PR I am sorry, I have not made it
out the house to the PO yet, DP is going to Asda tonight, so I have instructed him to get an appropriate envelope and do the posting. I can only hope he doesn't fuck it up and write the wrong address on the envelope. Anyway, it is DEFINITELY getting sent today.
To top it off, I seem to have put weight on this week, and that makes me very pissed off!
Hmpf. Anyone want to cheer me up? Oh, and it's a everyone fed, nobody dead day here too. O has watched a mind bending level of In the Night Garden.
YW ff makes no difference here, I still hate leaving M for any length of time. I actually feel we are closer now too since we switched to ff, as not only does she not see me as 'just food' but she isn't fighting me anymore
except bedtime - bf was always such a battle for us towards the end
Oh yes, and the climbing. He has deliberately moved a toy to the side table, stood on it, and reached the things at the back he isn't allowed - another lamp and a picture.
He is trying to climb everything right now.
Detective thank you - tis a bank holiday here tomorrow (I forgot until this morning!) and it would have got stuck in the backlog at La Poste so it's best it is sent later rather than sooner.
Sorry about your shitty day.
Very intrigued about your matchmaking for Chasing
Both girls have been asleep for an hour. I have tried to sleep but not been able to. Only six hours to go until DH gets back. I hate the fact that he feels he has to compensate for not being in the office on a public holiday by working late the other days in the week. Surely normal people bunk off early on days before holidays and weekends?
Det that sounds
hilarious challenging Was he nappy free at the time? I assume that O would have no trouble in removing his own nappies though?!

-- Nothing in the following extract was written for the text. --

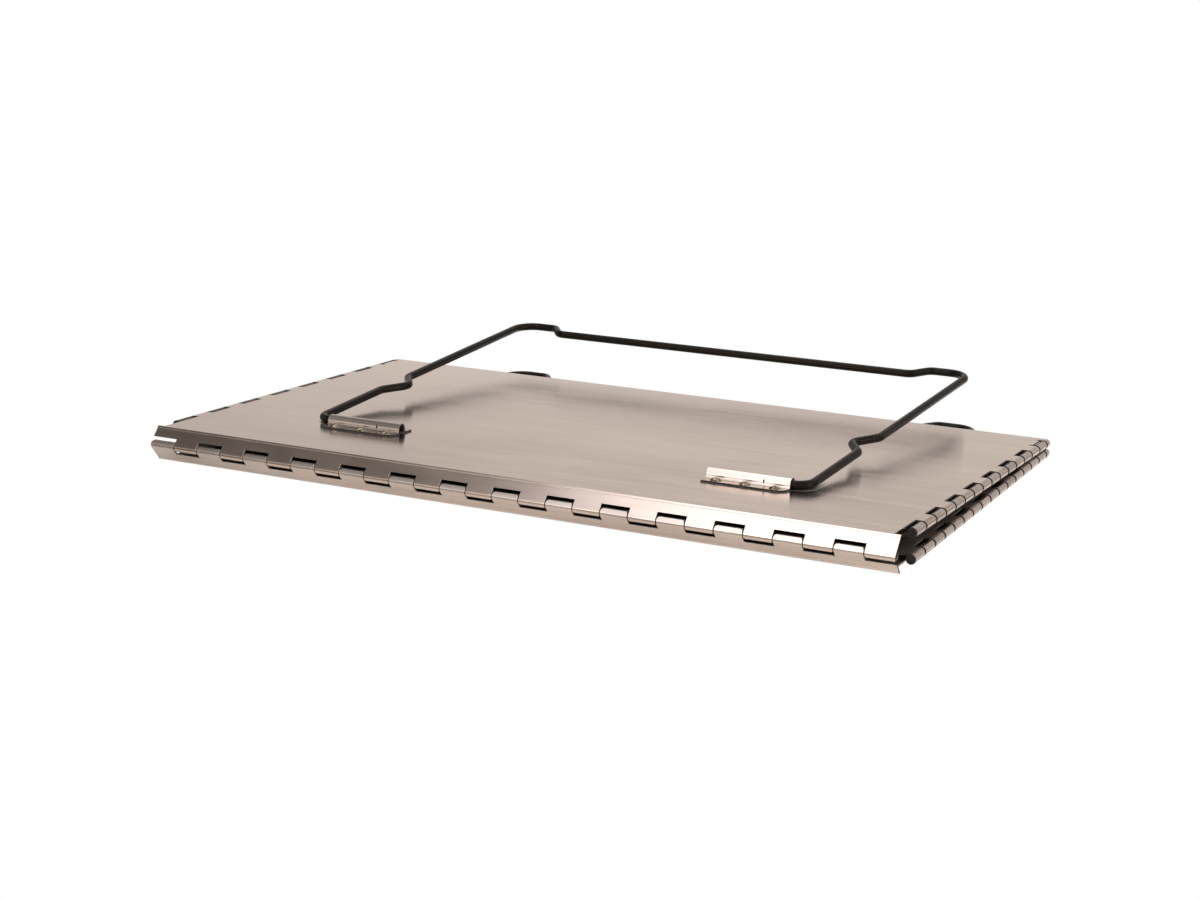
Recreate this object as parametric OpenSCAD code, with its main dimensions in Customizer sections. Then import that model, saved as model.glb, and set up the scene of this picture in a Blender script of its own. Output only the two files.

Noooo I didn't mean BF makes you closer MM I meant that FF allows you to be apart longer and have hobbies away from the baby that you can't do if baby is BF and a bottle refuser. I don't think how you feed impacts on the physical bond between Mum and baby one tiny teeny iota. Different strokes for different folks. But for example I couldn't go and do a day's marathon running if a BF Mum but I could if baby would feed from a bottle.